## Information shown:
####################

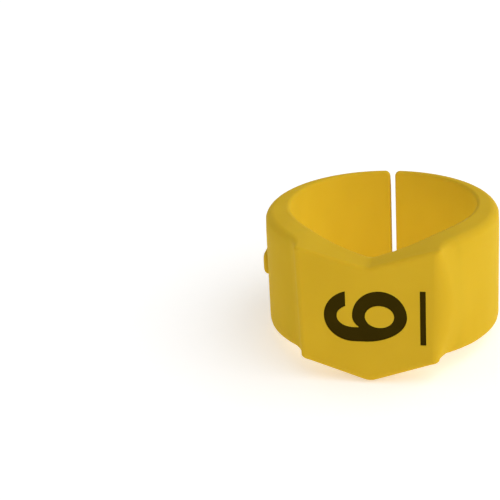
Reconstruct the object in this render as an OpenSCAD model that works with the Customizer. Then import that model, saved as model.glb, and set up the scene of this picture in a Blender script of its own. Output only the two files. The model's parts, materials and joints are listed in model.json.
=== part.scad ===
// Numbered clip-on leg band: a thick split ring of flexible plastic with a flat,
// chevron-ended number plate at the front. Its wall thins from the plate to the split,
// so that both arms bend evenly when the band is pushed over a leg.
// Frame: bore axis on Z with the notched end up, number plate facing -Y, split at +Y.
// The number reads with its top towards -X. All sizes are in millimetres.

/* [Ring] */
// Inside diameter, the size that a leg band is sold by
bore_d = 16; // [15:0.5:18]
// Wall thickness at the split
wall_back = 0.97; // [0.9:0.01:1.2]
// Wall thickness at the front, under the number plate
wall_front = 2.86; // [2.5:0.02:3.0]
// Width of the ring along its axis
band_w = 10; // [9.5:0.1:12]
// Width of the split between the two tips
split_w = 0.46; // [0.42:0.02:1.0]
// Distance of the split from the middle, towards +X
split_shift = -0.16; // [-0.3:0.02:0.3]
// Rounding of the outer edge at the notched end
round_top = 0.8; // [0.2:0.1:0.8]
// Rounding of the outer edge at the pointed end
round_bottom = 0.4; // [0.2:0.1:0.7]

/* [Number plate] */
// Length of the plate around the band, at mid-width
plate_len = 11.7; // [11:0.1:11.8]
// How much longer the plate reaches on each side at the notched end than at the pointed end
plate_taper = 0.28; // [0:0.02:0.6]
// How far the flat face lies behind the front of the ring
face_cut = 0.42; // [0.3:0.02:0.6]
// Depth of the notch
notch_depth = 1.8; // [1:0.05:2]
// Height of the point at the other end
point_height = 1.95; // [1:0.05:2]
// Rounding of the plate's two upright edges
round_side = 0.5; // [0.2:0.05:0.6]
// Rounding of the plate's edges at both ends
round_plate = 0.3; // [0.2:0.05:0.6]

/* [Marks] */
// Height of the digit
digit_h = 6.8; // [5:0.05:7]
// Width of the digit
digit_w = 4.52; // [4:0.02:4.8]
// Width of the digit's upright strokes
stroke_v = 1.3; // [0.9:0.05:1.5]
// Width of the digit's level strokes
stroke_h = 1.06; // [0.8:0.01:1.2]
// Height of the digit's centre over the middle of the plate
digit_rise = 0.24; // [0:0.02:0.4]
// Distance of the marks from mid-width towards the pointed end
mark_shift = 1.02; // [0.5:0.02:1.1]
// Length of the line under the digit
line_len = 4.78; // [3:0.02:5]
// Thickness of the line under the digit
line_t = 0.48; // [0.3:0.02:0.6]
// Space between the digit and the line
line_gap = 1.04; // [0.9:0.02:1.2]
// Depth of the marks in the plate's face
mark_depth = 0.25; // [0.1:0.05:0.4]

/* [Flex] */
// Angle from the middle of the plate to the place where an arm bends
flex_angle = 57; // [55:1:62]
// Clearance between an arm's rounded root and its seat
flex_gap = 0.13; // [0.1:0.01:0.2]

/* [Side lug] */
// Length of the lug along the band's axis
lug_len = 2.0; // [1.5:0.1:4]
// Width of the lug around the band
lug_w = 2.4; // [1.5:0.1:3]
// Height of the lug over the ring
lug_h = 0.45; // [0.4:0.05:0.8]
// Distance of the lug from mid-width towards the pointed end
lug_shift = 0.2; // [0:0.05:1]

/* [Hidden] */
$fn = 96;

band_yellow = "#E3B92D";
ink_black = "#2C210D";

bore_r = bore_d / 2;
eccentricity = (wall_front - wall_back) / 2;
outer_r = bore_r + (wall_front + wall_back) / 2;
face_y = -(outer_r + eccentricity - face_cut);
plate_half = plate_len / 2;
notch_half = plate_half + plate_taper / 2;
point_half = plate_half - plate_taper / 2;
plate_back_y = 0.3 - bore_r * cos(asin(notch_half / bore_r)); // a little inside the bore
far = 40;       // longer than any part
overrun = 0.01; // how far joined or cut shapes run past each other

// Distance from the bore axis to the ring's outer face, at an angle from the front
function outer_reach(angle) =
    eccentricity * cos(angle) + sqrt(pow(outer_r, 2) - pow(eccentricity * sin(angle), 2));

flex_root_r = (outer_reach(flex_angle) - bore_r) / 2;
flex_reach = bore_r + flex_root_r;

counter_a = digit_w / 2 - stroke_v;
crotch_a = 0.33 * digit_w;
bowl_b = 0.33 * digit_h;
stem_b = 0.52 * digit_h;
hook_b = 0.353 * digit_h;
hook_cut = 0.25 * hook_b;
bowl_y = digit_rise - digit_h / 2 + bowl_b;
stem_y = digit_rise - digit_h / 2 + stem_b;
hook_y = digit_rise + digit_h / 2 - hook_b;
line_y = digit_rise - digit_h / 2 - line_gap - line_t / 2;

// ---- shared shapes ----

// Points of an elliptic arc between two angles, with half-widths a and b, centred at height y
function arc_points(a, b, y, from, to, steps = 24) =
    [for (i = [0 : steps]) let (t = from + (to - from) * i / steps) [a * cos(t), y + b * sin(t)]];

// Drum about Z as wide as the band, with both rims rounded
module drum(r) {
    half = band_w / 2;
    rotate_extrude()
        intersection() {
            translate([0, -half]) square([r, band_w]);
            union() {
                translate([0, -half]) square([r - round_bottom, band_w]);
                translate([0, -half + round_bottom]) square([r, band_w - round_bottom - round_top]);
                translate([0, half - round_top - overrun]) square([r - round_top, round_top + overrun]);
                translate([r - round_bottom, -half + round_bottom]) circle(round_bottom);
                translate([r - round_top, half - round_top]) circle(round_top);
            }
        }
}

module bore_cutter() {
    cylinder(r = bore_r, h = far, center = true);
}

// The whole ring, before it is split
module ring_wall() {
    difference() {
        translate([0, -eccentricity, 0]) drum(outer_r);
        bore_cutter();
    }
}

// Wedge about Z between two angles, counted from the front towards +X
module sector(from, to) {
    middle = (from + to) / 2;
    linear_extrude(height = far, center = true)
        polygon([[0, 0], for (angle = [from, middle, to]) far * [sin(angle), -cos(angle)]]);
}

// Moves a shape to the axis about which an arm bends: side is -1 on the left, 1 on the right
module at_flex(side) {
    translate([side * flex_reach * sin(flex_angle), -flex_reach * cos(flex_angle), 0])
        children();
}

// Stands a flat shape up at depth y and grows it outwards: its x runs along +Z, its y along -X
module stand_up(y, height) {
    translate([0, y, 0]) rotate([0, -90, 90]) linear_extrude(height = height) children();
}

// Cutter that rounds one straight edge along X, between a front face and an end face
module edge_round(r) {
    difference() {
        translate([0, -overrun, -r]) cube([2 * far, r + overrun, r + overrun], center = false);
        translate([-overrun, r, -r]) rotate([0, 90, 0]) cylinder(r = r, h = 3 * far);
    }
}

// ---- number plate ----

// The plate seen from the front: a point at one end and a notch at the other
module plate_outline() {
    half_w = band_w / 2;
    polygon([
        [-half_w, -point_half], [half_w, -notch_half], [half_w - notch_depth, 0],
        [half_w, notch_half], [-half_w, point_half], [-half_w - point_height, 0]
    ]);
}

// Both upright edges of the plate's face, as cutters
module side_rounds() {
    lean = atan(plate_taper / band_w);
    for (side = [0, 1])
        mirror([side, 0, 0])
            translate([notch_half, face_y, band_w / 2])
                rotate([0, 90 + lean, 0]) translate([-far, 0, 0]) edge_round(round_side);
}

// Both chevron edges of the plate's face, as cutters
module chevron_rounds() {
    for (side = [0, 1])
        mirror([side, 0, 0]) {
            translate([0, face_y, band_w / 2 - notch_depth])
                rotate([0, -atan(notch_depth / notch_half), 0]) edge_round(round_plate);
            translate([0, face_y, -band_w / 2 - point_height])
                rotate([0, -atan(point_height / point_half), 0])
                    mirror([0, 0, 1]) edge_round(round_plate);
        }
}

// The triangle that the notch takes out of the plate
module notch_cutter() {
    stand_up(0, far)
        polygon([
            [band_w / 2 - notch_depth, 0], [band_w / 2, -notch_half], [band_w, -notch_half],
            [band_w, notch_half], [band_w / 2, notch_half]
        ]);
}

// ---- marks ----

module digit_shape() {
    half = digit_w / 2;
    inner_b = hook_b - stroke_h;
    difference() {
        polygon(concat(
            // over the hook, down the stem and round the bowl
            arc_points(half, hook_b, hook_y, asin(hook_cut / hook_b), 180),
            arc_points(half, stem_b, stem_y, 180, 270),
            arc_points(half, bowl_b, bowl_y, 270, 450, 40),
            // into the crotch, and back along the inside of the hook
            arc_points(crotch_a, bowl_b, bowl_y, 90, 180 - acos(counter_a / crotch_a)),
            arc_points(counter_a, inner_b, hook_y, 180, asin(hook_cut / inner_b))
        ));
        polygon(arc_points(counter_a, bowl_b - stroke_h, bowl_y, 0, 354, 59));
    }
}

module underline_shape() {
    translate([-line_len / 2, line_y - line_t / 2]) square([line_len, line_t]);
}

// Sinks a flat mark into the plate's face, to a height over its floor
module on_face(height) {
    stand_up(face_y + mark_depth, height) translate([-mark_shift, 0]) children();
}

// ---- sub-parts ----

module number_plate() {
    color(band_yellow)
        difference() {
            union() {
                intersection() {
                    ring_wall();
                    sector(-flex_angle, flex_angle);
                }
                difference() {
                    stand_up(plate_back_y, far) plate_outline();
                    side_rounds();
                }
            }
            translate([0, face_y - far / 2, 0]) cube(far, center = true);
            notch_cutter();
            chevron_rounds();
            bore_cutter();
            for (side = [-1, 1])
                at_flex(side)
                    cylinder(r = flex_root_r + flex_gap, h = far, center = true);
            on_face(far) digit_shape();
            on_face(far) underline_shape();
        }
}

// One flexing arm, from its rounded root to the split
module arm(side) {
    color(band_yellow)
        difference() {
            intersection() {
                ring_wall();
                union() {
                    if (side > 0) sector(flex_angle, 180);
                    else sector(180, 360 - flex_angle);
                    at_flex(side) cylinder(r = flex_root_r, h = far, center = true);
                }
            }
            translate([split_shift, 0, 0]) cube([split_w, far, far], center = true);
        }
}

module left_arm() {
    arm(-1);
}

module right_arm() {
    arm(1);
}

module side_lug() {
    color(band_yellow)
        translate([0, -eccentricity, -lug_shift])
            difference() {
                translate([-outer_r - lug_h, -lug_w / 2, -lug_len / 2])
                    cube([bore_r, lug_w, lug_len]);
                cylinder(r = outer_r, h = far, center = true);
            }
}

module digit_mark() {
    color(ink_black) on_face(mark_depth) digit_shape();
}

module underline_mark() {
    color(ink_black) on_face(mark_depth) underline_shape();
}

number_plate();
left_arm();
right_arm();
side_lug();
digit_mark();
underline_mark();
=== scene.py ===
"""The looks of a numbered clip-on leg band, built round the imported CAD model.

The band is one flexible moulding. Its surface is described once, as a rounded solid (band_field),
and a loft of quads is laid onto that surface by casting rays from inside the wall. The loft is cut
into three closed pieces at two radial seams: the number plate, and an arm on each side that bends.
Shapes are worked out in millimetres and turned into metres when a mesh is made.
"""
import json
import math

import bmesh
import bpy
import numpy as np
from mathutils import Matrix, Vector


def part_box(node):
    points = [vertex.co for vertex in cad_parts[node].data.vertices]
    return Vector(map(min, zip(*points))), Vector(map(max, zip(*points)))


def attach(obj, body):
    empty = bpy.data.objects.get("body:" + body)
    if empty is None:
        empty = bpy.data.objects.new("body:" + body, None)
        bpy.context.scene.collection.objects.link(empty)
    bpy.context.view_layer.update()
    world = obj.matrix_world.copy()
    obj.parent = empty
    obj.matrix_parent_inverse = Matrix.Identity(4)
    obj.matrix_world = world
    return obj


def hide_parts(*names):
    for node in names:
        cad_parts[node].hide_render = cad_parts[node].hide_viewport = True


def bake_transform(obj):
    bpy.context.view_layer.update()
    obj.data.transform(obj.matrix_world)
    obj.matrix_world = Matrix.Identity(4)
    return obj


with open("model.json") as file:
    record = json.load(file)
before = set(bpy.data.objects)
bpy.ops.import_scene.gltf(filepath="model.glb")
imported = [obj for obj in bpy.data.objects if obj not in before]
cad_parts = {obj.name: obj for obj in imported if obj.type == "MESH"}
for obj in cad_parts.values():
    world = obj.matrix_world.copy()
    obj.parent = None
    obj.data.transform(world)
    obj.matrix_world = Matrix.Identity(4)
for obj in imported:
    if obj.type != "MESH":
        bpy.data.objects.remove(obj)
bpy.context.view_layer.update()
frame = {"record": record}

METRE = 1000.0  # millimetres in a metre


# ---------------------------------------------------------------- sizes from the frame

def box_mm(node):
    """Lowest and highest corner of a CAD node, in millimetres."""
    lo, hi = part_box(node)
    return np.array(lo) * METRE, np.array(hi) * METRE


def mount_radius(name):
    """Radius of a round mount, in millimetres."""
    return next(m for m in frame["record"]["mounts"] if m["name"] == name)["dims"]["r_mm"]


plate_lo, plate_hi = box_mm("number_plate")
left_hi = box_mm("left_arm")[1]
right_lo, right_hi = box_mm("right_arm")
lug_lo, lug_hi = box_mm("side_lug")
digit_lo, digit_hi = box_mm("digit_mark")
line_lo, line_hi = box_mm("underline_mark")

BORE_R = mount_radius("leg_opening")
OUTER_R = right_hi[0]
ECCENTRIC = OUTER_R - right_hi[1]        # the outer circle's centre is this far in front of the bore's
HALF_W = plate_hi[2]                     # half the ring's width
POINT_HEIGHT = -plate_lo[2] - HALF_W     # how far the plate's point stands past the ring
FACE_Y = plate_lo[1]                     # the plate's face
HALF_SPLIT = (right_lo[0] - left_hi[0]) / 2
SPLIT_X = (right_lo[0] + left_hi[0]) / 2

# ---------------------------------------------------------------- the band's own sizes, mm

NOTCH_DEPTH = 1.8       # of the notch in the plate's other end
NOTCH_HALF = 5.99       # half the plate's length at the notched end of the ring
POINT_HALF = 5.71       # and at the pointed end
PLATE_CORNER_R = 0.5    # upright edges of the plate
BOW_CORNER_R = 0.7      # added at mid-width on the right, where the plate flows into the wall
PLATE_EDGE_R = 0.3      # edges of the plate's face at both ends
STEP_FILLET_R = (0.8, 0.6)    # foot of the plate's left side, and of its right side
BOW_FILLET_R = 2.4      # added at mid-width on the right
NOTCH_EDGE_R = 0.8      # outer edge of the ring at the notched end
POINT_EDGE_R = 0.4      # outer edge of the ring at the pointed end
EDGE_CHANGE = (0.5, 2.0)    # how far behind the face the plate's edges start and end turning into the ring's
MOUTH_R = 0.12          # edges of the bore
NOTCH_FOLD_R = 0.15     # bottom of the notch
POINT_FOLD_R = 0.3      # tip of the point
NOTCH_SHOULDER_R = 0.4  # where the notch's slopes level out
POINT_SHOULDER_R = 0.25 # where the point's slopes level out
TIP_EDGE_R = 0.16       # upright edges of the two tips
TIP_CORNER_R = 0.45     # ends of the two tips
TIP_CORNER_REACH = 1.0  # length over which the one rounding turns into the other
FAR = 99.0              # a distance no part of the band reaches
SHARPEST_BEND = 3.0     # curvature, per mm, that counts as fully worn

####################

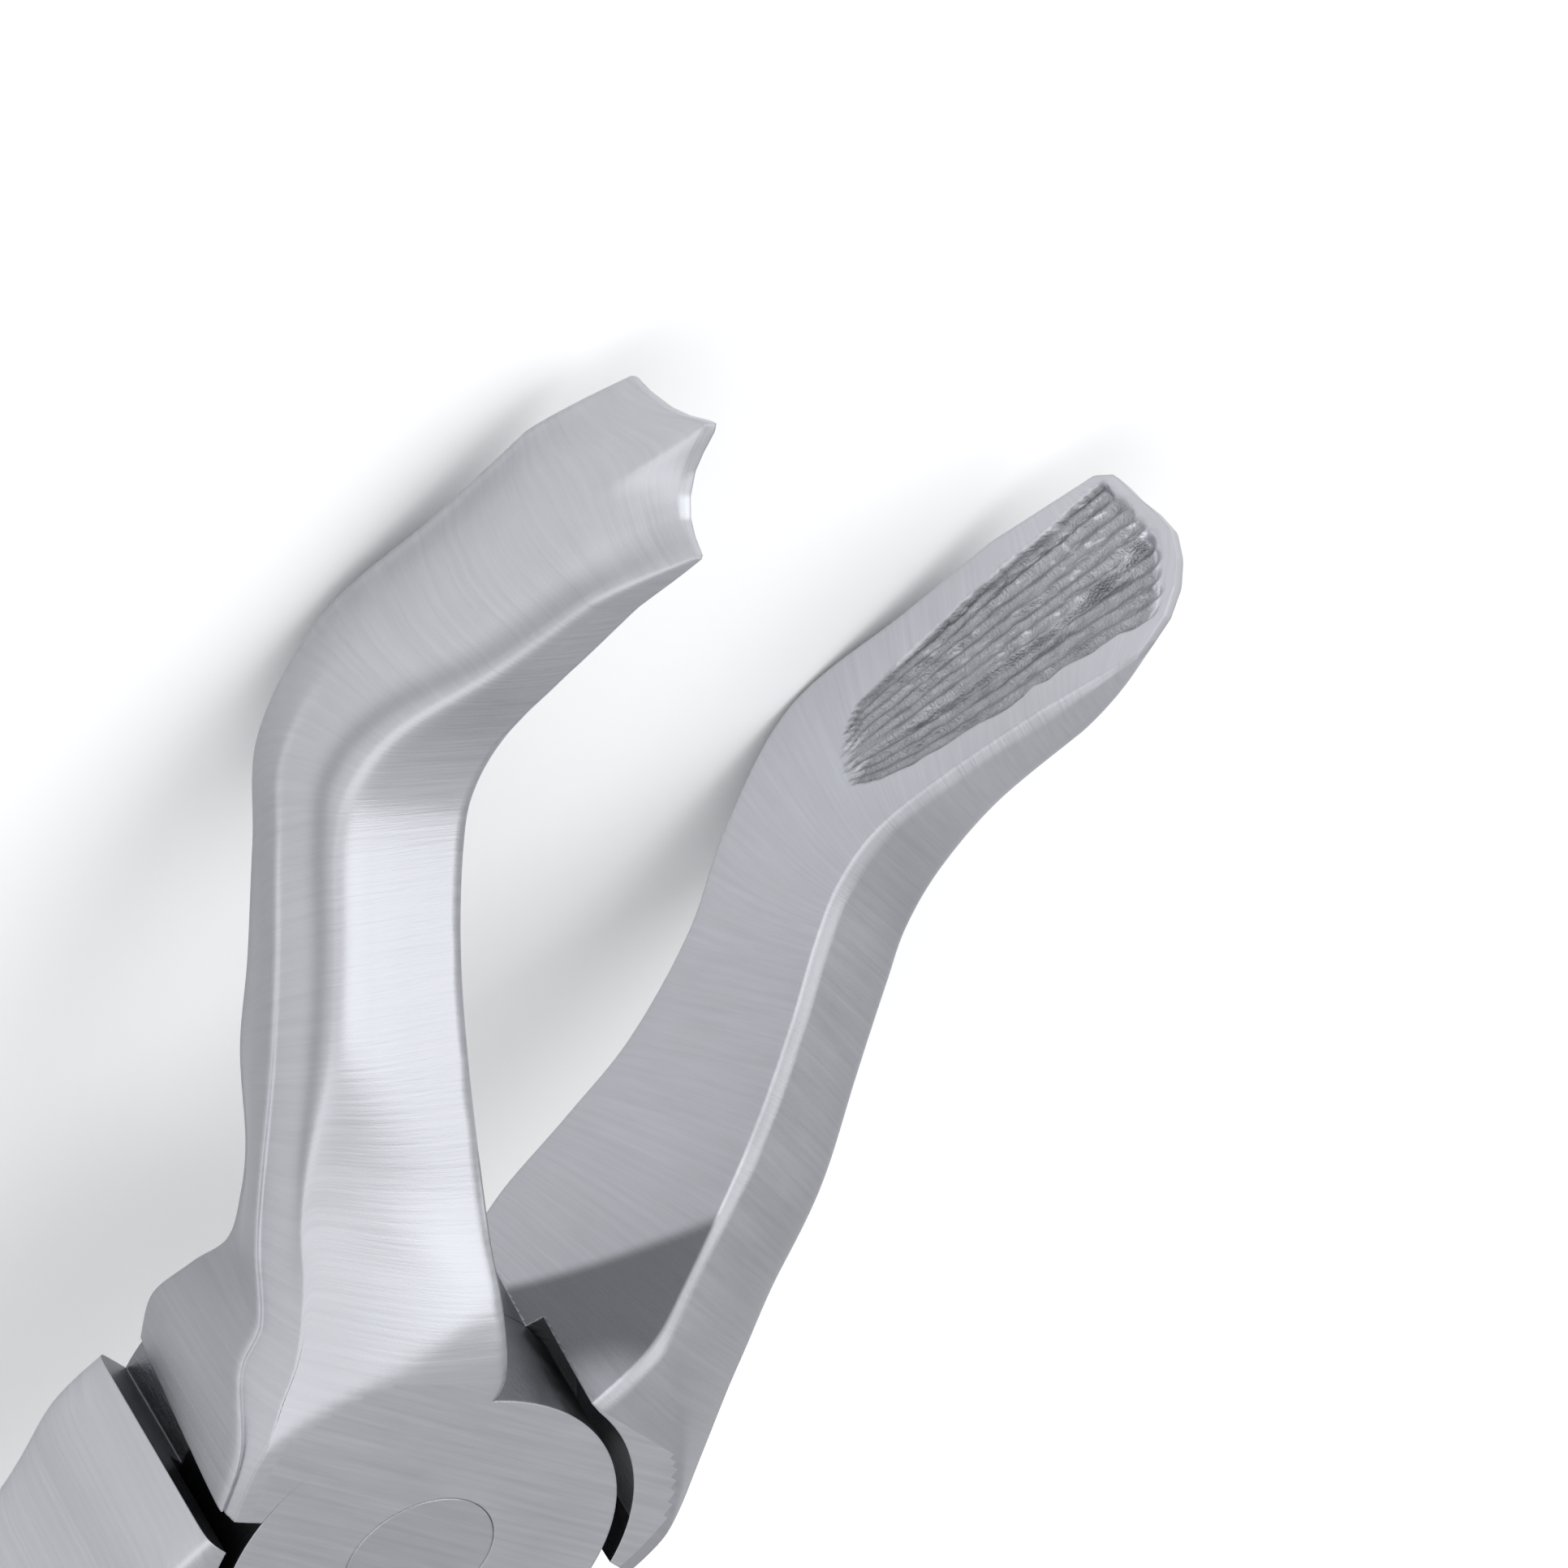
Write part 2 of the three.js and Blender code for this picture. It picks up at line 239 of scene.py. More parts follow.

####################

## What the task asks:
Within the listing above, give again exactly every line from the line with "translate([split_shift, 0, 0])" through the line with "points = [vertex.co", both included, and no other line.

## Output:
            translate([split_shift, 0, 0]) cube([split_w, far, far], center = true);
        }
}

module left_arm() {
    arm(-1);
}

module right_arm() {
    arm(1);
}

module side_lug() {
    color(band_yellow)
        translate([0, -eccentricity, -lug_shift])
            difference() {
                translate([-outer_r - lug_h, -lug_w / 2, -lug_len / 2])
                    cube([bore_r, lug_w, lug_len]);
                cylinder(r = outer_r, h = far, center = true);
            }
}

module digit_mark() {
    color(ink_black) on_face(mark_depth) digit_shape();
}

module underline_mark() {
    color(ink_black) on_face(mark_depth) underline_shape();
}

number_plate();
left_arm();
right_arm();
side_lug();
digit_mark();
underline_mark();
=== scene.py ===
"""The looks of a numbered clip-on leg band, built round the imported CAD model.

The band is one flexible moulding. Its surface is described once, as a rounded solid (band_field),
and a loft of quads is laid onto that surface by casting rays from inside the wall. The loft is cut
into three closed pieces at two radial seams: the number plate, and an arm on each side that bends.
Shapes are worked out in millimetres and turned into metres when a mesh is made.
"""
import json
import math

import bmesh
import bpy
import numpy as np
from mathutils import Matrix, Vector


def part_box(node):
    points = [vertex.co for vertex in cad_parts[node].data.vertices]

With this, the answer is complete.